Figure 1: The RiskWerk Primer on Inflation and Deflation

Drama. We run about 1600 companies in our World Trade portfolio and although we don’t necessarily have an interest (or holding) in all of them all of the time, about 800 of them are running in the (B)-class now and they could all be bought and held depending only on our budget.

But that number is down from 1200 in February and we want to look for the MIAs and what happened to them and get ready for the Second Coming because this has been a rough year for the pension funds and mutual funds which are working the bonds and the market indexes and they’re going to have to find some way to make money to pay their bills and their pensioners because the market hasn’t given them what they wanted – a free lunch.

Please 3And we refuse to be whipsawed by the “market of the day” and animations that we don’t share because we’re not playing in the same game as Wall Street – we’re active managers and we know what we want – we want 100% capital safety and a hopeful but not necessarily guaranteed return above the rate inflation.

But they want something else, they want to just make money – a lot of money, fast, our money, very fast – and they routinely put their cart before the horse every day, all day to collect it in their battle of wits to make money from each other in capital gains and losses and not so much from the companies and their earnings and dividends (which aren’t playing in that game either).

And they say that “investing is complex” and “risky” and needs “experts” (like them) but that’s not true either – it’s only “complex” if you don’t know what you want and it’s only “risky” if you’re not an investor – an investor wants 100% capital safety and a hopeful but not necessarily guaranteed return above the rate of inflation – but you’re a gambler and you think and you say that you’re smarter than everybody else (even if it is their money) because you’re an “expert”; alas, please see the examples below.

The Hitchhiker’s Guide to the Money Planet

Don't worry, son, tomorrow will be a better day.

Don’t worry, son, tomorrow will be a better day.

Only 274 companies in the World (among the big caps in our World Trade portfolio) had solid or enduring price gains of more than 10% this year but more than 1,000 of them had price declines and almost 800 of them by more than 10%.

And it’s in the latter group that we can now find economic depressions of almost any size and whereas Wall Street might be wringing its hands and running for the exits, it’s depressions that make billionaires of mere millionaires with no wit at all.

So, do you want “it” (money) fast or do you want it good?

And the well-worn Wall Street model of risk on/risk off has been and still is to get it fast and then dump the money into government bonds for an income if the rates are good enough.

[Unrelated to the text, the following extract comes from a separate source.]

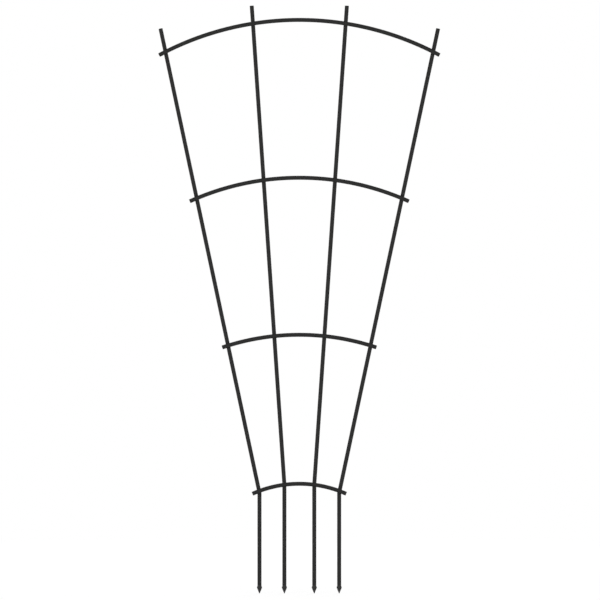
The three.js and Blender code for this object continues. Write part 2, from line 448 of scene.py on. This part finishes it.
def grooves(tree, place):
    """The height of even grooves round a vertical piece."""
    texture = tree.nodes.new("ShaderNodeTexWave")
    texture.bands_direction = "Z"
    texture.inputs["Scale"].default_value = 1 / (GROOVE_PITCH * WAVES_AT_SCALE_1)
    tree.links.new(place, texture.inputs["Vector"])
    return texture.outputs["Fac"]


def relief(tree, height, depth, under=None):
    """The relief of a height map of a depth in metres, on top of what relief is under it."""
    bump = tree.nodes.new("ShaderNodeBump")
    bump.inputs["Strength"].default_value = 1
    bump.inputs["Distance"].default_value = depth
    tree.links.new(height, bump.inputs["Height"])
    if under:
        tree.links.new(under, bump.inputs["Normal"])
    return bump.outputs["Normal"]


def bumps(tree, place, sizes, under=None):
    """Noise bumps of a size and a depth, on top of what relief is under them."""
    size, depth = sizes
    return relief(tree, noise(tree, place, size, BUMP_DETAIL, (0, 1)), depth, under)


def tinted(tree, colour, shade):
    """A colour scaled by a shade."""
    tint = tree.nodes.new("ShaderNodeVectorMath")
    tint.operation = "SCALE"
    tint.inputs[0].default_value = colour
    tree.links.new(shade, tint.inputs["Scale"])
    return tint.outputs["Vector"]


def up_and_down(value, spread):
    return value - spread, value + spread


def coat(slot):
    """A slot's coat, as a material."""
    look = COATS[slot]
    material = bpy.data.materials.new(slot + "_finish")
    material.use_nodes = True
    tree = material.node_tree
    shader = tree.nodes["Principled BSDF"]
    shader.inputs["Specular IOR Level"].default_value = look.gloss
    place = tree.nodes.new("ShaderNodeTexCoord").outputs["Object"]

    shade = noise(tree, place, CLOUD_SIZE, CLOUD_DETAIL, up_and_down(1, SHADE_SPREAD))
    tree.links.new(tinted(tree, look.colour, shade), shader.inputs["Base Color"])

    roughness = up_and_down(look.roughness, ROUGHNESS_SPREAD)
    patches = noise(tree, place, PATCH_SIZE, PATCH_DETAIL, roughness)
    tree.links.new(patches, shader.inputs["Roughness"])

    normal = bumps(tree, place, look.waves)
    if slot == GROOVED_SLOT:
        normal = relief(tree, grooves(tree, place), GROOVE_DEPTH, normal)
    normal = bumps(tree, place, look.tooth, normal)
    tree.links.new(normal, shader.inputs["Normal"])
    return material


FINISHES = {slot: coat(slot) for slot in COATS}


def finish_piece(piece, node, slot):
    """Gives a piece the coat of its slot and puts it in a node's place."""
    piece.data.materials.append(FINISHES[slot])
    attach(piece, "root")
    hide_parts(node)


def build_uprights():
    for upright in UPRIGHTS:
        name = upright.name
        run = upright_run(upright)
        end, lean = run[-1]
        foot = Vector((upright.side * upright.leg, 0, -SOIL_DEPTH))
        finish_piece(tube(f"{name}_upright_tube", run), f"upright_{name}", "powder_coat")
        finish_piece(ground_tip(f"{name}_ground_point", foot), f"ground_tip_{name}", "tip_coat")
        finish_piece(end_plug(f"{name}_top_cap", end, lean), f"top_plug_{name}", "plug_plastic")


def build_bars():
    for bar in BARS:
        name = bar.name
        run = bar_run(bar)
        finish_piece(tube(f"{name}_crossbar_tube", run), f"crossbar_{name}", "powder_coat")
        for hand, (end, lean) in (("left", run[0]), ("right", run[-1])):
            outward = lean + (math.pi if hand == "left" else 0)
            cap = end_plug(f"{name}_{hand}_bar_cap", end, outward)
            finish_piece(cap, f"bar_plug_{name}_{hand}", "plug_plastic")


def build_welds():
    for bar in BARS:
        for upright in UPRIGHTS:
            for flank, side in (("inboard", -upright.side), ("outboard", upright.side)):
                joint = f"{bar.name}_{upright.name}_{flank}"
                bead = weld_bead(f"{joint}_bead", upright, bar, side)
                finish_piece(bead, f"weld_{joint}", "powder_coat")


def add_camera():
    data = bpy.data.cameras.new("camera")
    data.lens = LENS_MM
    data.sensor_width = SENSOR_MM
    camera = link_object("camera", data)
    distance = FRAME_WIDTH * LENS_MM / SENSOR_MM
    camera.location = (FRAME_RIGHT, -distance, FRAME_HEIGHT - SOIL_DEPTH)
    camera.rotation_euler = (math.pi / 2, 0, 0)
    bpy.context.scene.camera = camera


def combined(tree, operation, first, second):
    node = tree.nodes.new("ShaderNodeMath")
    node.operation = operation
    tree.links.new(first, node.inputs[0])
    tree.links.new(second, node.inputs[1])
    return node.outputs[0]


def shown_and_lit(tree, shown, lit, share=None):
    """Shows one shader to camera, glossy and transmission rays, by a share, and lights by another."""
    path = tree.nodes.new("ShaderNodeLightPath")
    sight = path.outputs["Is Camera Ray"]
    for ray in ("Is Glossy Ray", "Is Transmission Ray"):
        sight = combined(tree, "MAXIMUM", sight, path.outputs[ray])
    if share:
        sight = combined(tree, "MULTIPLY", sight, share)
    mix = tree.nodes.new("ShaderNodeMixShader")
    tree.links.new(sight, mix.inputs["Fac"])
    tree.links.new(lit.outputs[0], mix.inputs[1])
    tree.links.new(shown.outputs[0], mix.inputs[2])
    return mix.outputs[0]


def add_world():
    world = bpy.data.worlds.new("studio")
    bpy.context.scene.world = world
    world.use_nodes = True
    tree = world.node_tree
    lit = tree.nodes["Background"]
    lit.inputs["Color"].default_value = WHITE
    lit.inputs["Strength"].default_value = WORLD_LIGHT
    shown = tree.nodes.new("ShaderNodeBackground")
    shown.inputs["Color"].default_value = WHITE
    shown.inputs["Strength"].default_value = 1
    tree.links.new(shown_and_lit(tree, shown, lit), tree.nodes["World Output"].inputs["Surface"])


def fading(tree, near):
    """A value that goes from near to 1 with the distance from the object's foot."""
    distance = tree.nodes.new("ShaderNodeVectorMath")
    distance.operation = "LENGTH"
    place = tree.nodes.new("ShaderNodeTexCoord").outputs["Object"]
    tree.links.new(place, distance.inputs[0])
    return mapped(tree, distance.outputs["Value"], FLOOR_FADE, (near, 1))


def floor_material():
    material = bpy.data.materials.new("floor")
    material.use_nodes = True
    tree = material.node_tree
    lit = tree.nodes["Principled BSDF"]
    lit.inputs["Base Color"].default_value = FLOOR_COLOUR
    lit.inputs["Roughness"].default_value = FLOOR_ROUGHNESS
    lit.inputs["Specular IOR Level"].default_value = 0
    shown = tree.nodes.new("ShaderNodeEmission")
    tree.links.new(fading(tree, FLOOR_GLOW), shown.inputs["Strength"])
    mix = shown_and_lit(tree, shown, lit, fading(tree, FLOOR_GLOW_SHARE))
    tree.links.new(mix, tree.nodes["Material Output"].inputs["Surface"])
    return material


def add_floor():
    mesh = bpy.data.meshes.new("floor")
    corners = [(x * FLOOR_REACH, y * FLOOR_REACH, 0) for x, y in ((-1, -1), (1, -1), (1, 1), (-1, 1))]
    mesh.from_pydata(corners, [], [(0, 1, 2, 3)])
    mesh.materials.append(floor_material())
    floor = link_object("floor", mesh)
    floor.location.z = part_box("ground_tip_outer_left")[0].z


def add_lamps():
    aim = Vector((0, 0, FRAME_HEIGHT - SOIL_DEPTH))
    for name, (place, width, power) in LAMPS.items():
        data = bpy.data.lights.new(name, "AREA")
        data.shape = "SQUARE"
        data.size = width
        data.energy = power
        lamp = link_object(name, data)
        lamp.location = place
        lamp.rotation_euler = (aim - Vector(place)).to_track_quat("-Z", "Y").to_euler()


add_camera()
build_uprights()
build_bars()
build_welds()
add_world()
add_floor()
add_lamps()
bpy.context.scene.view_settings.view_transform = "Standard"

But the rates aren’t good enough now and they might never be again because there’s scant reason for governments to pay excessive rates for the use of their money which we might have for a while in the absence of inflation which is a government business and which worth they control and it doesn’t have a lot to do with the prices of goods and services; please see Figure 1 above for a practical primer on inflation and deflation for investors.

Do you want it fast or do you want it good?

Figure 2: Do you want it fast or do you want it good?

To get it fast, we picked-off a portfolio of 74 of the top performers in the (B)-class this year and ran it back to 2012 to see how it started and (Plan A) returned +70% over three years and an aggregate dividend yield of 5.9% when price-weighted (that is, the same amount of money in each stock); and (Plan B) +110% and a dividend yield of 4.5% when weighted by the market capitalization of each company; and (Plan C) +327% and a dividend yield of 14.1% when we ran it as a (B)-class portfolio pro forma and we’re still holding 61 of the companies at the stop/loss prices and we can’t do any worse than that +327% – oh well – but what next? Please see Figure 2 on the right and Exhibit 1 below for more details (and click on it and again to make it larger as required).

This portfolio is not a good portfolio to buy now (although we don’t know the future) because the expected dividend yield at the current prices is only 0.71% (71 basis points) with a payout rate of 27% of the earnings and the Free Market Yield based on the demonstrated annual volatility of 20% (or half that, 10%, per quarter) is only 0.212% (21.2 basis points) and that’s a deflationary economy in which the price of an income is high, very high, and the usual answer is that the investors will need to eat their capital gains and look elsewhere for an income.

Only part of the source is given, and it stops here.